Track country by country. One global AI policy memo is not enough. The world is not moving in one direction, and what is compliant in one market may be criminal in another.
Audit your disclosure, consent, moderation, and takedown systems. In some countries labeling will matter most. In others, the key question will be consent, criminal exposure, or speed of response.
Break down your internal silos. Deepfake regulation cuts across product, marketing, legal, trust-and-safety, and public-policy teams. If those functions are not talking to each other, your exposure is larger than you think.
Assume more countries will move, not fewer. The trend line is clear even if the doctrines differ.
The bottom line
A lot of early commentary treated Denmark as the story. It is not.

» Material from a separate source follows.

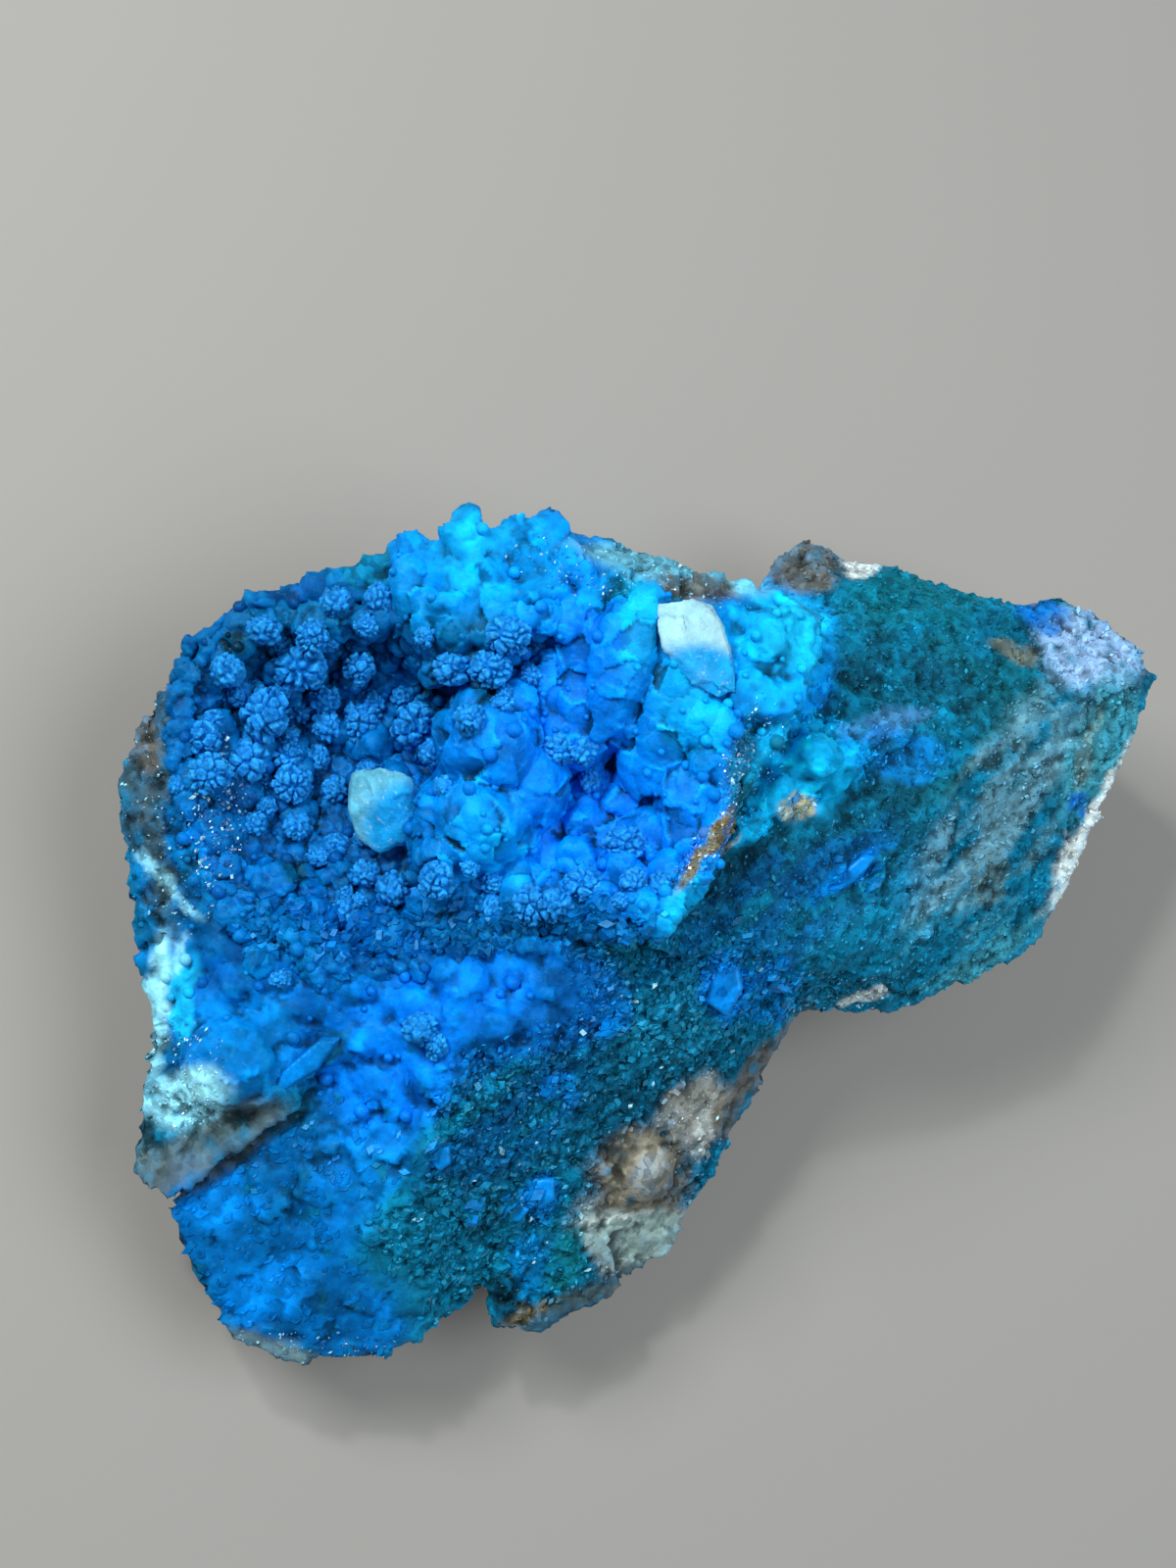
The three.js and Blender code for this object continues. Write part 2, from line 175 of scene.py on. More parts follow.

The real story is that countries around the world are regulating deepfakes, voice cloning, and AI impersonation through different combinations of copyright, transparency rules, criminal law, election law, platform obligations, and consent-based restrictions. That patchwork is getting denser, not simpler.
The smarter move is to treat AI impersonation law the way serious companies eventually learned to treat privacy law: not as a legal backwater to be managed once a year, but as a fast-moving, cross-border compliance issue that touches products, platforms, marketing, operations, and reputation simultaneously.
The rules are already here. They just don’t agree with each other yet.